The construction which I adopt falls within well established boundaries of the statute — it is in terms of discrimination against Mrs. Chavez because of “such individual’s” race, national origin, etc., 42 U.S.C. § 2000e-2(a) (1), or is a limitation, segregation or classification of Mrs. Chavez, adversely affecting her status as an employee, because of “such individual's” race, national origin, etc., 42 U.S.C. § 2000e-2'(a) (2). With the “charge under investigation” given the construction which I accept, it is one made “by a person claiming to be aggrieved,” 42 U.S.C. § 2000e-5, and items 6 and 7 meet the requirements of relevance and materiality to the charge. This strikes me as a much sounder judicial approach than construing the charge as asserting a type of discrimination indirect and collateral, pursuant to which Mrs. Chavez was offended by segregation practices directed against others who are of another ethnic group, and who are not employees, and directed at such others because of their race, national origin, etc.
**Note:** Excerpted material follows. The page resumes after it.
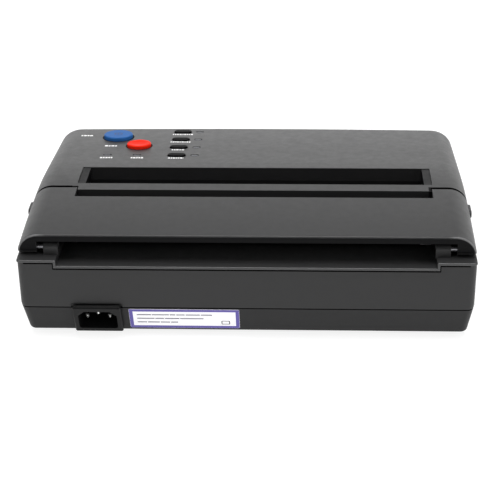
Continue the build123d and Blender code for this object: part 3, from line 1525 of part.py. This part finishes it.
# ---- thermal head in the cover ----------------------------------------------------------
head_clearance = 0.3
strip_thickness = 1.0
strip_depth = 10.0
strip_end = 2.0
head_depth = 16.0
head_thickness = 6.0
bracket_depth = 20.0
bracket_lip_height = 3.5
head_sheet = 1.5
ear_gap = 0.5
ear_top = 16.0
ear_foot = 10.0
ear_foot_gap = 0.4
head_pin_radius = 1.5
head_pin_gap = 0.05
head_pin_end = 0.4
head_groove = (6.0, 1.0)
head_travel = 1.0
strip_low_z = roller_axis_z + platen_radius + head_clearance
head_low_z = strip_low_z + strip_thickness
head_top_z = head_low_z + head_thickness
head_pin_z = head_low_z + head_thickness / 2
bracket_low_z = bracket_top_z - head_sheet
bracket_mid_z = bracket_top_z - head_sheet / 2

with BuildPart() as head_bracket:
    with BuildSketch(Plane.XY.offset(bracket_low_z)):
        with Locations((0, platen_y)):
            Rectangle(2 * bracket_half, bracket_depth)
        with Locations(*bracket_posts):
            Circle(screw_hole + screw_pass, mode=Mode.SUBTRACT)
    extrude(amount=head_sheet)
    # ears with upright slots for the pins of the head
    for side in (-1, 1):
        with BuildSketch(side_plane(side * (bracket_half - head_sheet))):
            add(side_shape((platen_y - ear_top / 2, bracket_mid_z),
                           (platen_y + ear_top / 2, bracket_mid_z),
                           (platen_y + ear_foot / 2, head_low_z + ear_foot_gap),
                           (platen_y - ear_foot / 2, head_low_z + ear_foot_gap)))
            with Locations((platen_y, head_pin_z + head_travel / 2)):
                SlotOverall(2 * (head_pin_radius + head_pin_gap) + head_travel,
                            2 * (head_pin_radius + head_pin_gap), rotation=90, mode=Mode.SUBTRACT)
        extrude(amount=side * head_sheet)
    # stiffening lips along the front and rear edges
    with BuildSketch(Plane.XY.offset(bracket_mid_z)):
        with Locations((0, platen_y)):
            with GridLocations(0, bracket_depth - head_sheet, 1, 2):
                Rectangle(2 * bracket_half, head_sheet)
    extrude(amount=-bracket_lip_height)
head_bracket.part.label = "head_bracket"
export_step(head_bracket.part, "parts/head_bracket.step")

head_ear_x = bracket_half - head_sheet - ear_gap
spring_foot_z = head_top_z - head_groove[1]
with BuildPart() as print_head:
    with BuildSketch(side_plane(-head_ear_x)):
        add(side_shape((platen_y - head_depth / 2, head_low_z), (platen_y + head_depth / 2, head_low_z),
                       (platen_y + head_depth / 2, head_top_z),
                       (platen_y + head_groove[0] / 2, head_top_z),
                       (platen_y + head_groove[0] / 2, spring_foot_z),
                       (platen_y - head_groove[0] / 2, spring_foot_z),
                       (platen_y - head_groove[0] / 2, head_top_z),
                       (platen_y - head_depth / 2, head_top_z)))
    extrude(amount=2 * head_ear_x)
    with BuildSketch(side_plane(-bracket_half - head_pin_end)):
        with Locations((platen_y, head_pin_z)):
            Circle(head_pin_radius)
    extrude(amount=2 * (bracket_half + head_pin_end))
print_head.part.label = "print_head"
export_step(print_head.part, "parts/print_head.step")

with BuildPart() as heater_strip:
    with BuildSketch(Plane.XY.offset(strip_low_z)):
        with Locations((0, platen_y)):
            Rectangle(2 * (roller_half + strip_end), strip_depth)
    extrude(amount=strip_thickness)
heater_strip.part.label = "heater_strip"
export_step(heater_strip.part, "parts/heater_strip.step")

spring_wire = 0.35
spring_radius = 2.4
spring_pitch = 1.5
head_spring_pitch = 60.0
spring_places = [(head_spring_pitch * i, platen_y) for i in (-1.5, -0.5, 0.5, 1.5)]
with BuildPart() as head_springs:
    for x, y in spring_places:
        with BuildLine():
            coil = Helix(pitch=spring_pitch, height=bracket_low_z - spring_foot_z - 2 * spring_wire,
                         radius=spring_radius, center=(x, y, spring_foot_z + spring_wire),
                         direction=(0, 0, 1))
        with BuildSketch(Plane(origin=coil @ 0, z_dir=coil % 0)):
            Circle(spring_wire)
        sweep(path=coil, is_frenet=True)
head_springs.part.label = "head_springs"
export_step(head_springs.part, "parts/head_springs.step")

bracket_screw_reach = 3.0
with BuildPart() as bracket_screws:
    with BuildSketch(Plane.XY.offset(bracket_low_z)):
        with Locations(*bracket_posts):
            Circle(pan_head_radius)
    extrude(amount=-pan_head_height)
    with BuildSketch(Plane.XY.offset(bracket_low_z)):
        with Locations(*bracket_posts):
            Circle(screw_radius)
    extrude(amount=head_sheet + bracket_screw_reach)
bracket_screws.part.label = "bracket_screws"
export_step(bracket_screws.part, "parts/bracket_screws.step")
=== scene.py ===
import math

import bmesh
import bpy
from mathutils import Matrix, Vector


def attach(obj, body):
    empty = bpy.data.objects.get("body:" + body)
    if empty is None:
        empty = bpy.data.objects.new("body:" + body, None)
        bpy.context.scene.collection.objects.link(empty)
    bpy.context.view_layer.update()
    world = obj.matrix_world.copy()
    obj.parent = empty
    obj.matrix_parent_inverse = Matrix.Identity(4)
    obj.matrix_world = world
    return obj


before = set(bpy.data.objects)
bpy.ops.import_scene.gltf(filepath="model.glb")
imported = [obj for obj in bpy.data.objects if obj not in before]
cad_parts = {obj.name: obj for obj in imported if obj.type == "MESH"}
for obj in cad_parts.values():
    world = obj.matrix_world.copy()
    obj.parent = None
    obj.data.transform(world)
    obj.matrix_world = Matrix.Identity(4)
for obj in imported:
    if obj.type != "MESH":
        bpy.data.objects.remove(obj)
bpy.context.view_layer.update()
MM = 0.001

# ---- camera -----------------------------------------------------------------------------
EYE = Vector((-0.034944, 0.853075, 0.475952))
DOWN, YAW, ROLL = 0.497418837, 0.0425286060, -0.0134506744
LENS, SENSOR, NEAR = 102.96, 36.0, 0.02


def place_camera():
    """Looks down on the back of the machine, from behind the hinge."""
    ahead = Vector((math.sin(YAW) * math.cos(DOWN), -math.cos(YAW) * math.cos(DOWN),
                    -math.sin(DOWN)))
    side = ahead.cross(Vector((0, 0, 1))).normalized()
    top = side.cross(ahead)
    right = math.cos(ROLL) * side + math.sin(ROLL) * top
    up = -math.sin(ROLL) * side + math.cos(ROLL) * top
    camera = bpy.data.objects.new("camera", bpy.data.cameras.new("camera"))
    camera.data.lens = LENS
    camera.data.sensor_width = SENSOR
    camera.data.clip_start = NEAR
    turn = Matrix((right, up, -ahead)).transposed().to_4x4()
    camera.matrix_world = Matrix.Translation(EYE) @ turn
    bpy.context.collection.objects.link(camera)
    bpy.context.scene.camera = camera


# ---- node helpers -----------------------------------------------------------------------
def socket(shader, name, value):
    shader.inputs[name].default_value = value


def with_alpha(colour, factor=1.0):
    """The colour times a factor, with a fourth value for alpha."""
    return tuple(c * factor for c in colour) + (1.0,)


def ends(node, kind):
    """The two entries of a Mix node that take values of one kind, and its outlet for them."""
    first, second = (i for i in node.inputs if i.type == kind and i.name in ("A", "B"))
    return first, second, [o for o in node.outputs if o.type == kind][0]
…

The rule of liberal construction of lay-drawn charges prevents technicalities from closing the courthouse door to the unsophisticated. The purpose of the rule is fully vindicated by resting decision on a single allowable interpretation of the charge. Also, just as any other litigant, the agencies of the government should be encouraged, or even required, to advance at the earliest possible stage the contentions which they propose to make. Whether in this case the course of events has been ingenious or ingenuous, we have been presented at the appellate level with *243a problem consuming many hours of judicial labor, producing three differing views and no opinion of the court, concerning a question of discovery arising from an administrative proceeding where facility should be a watchword, and all in an appeal that possibly might have been avoided. Not only is it unnecessary for us to reach the primary construction asserted by EEOC, but in the circumstances of this case as a matter of judicial administration of our own affairs, it is inappropriate that we do so.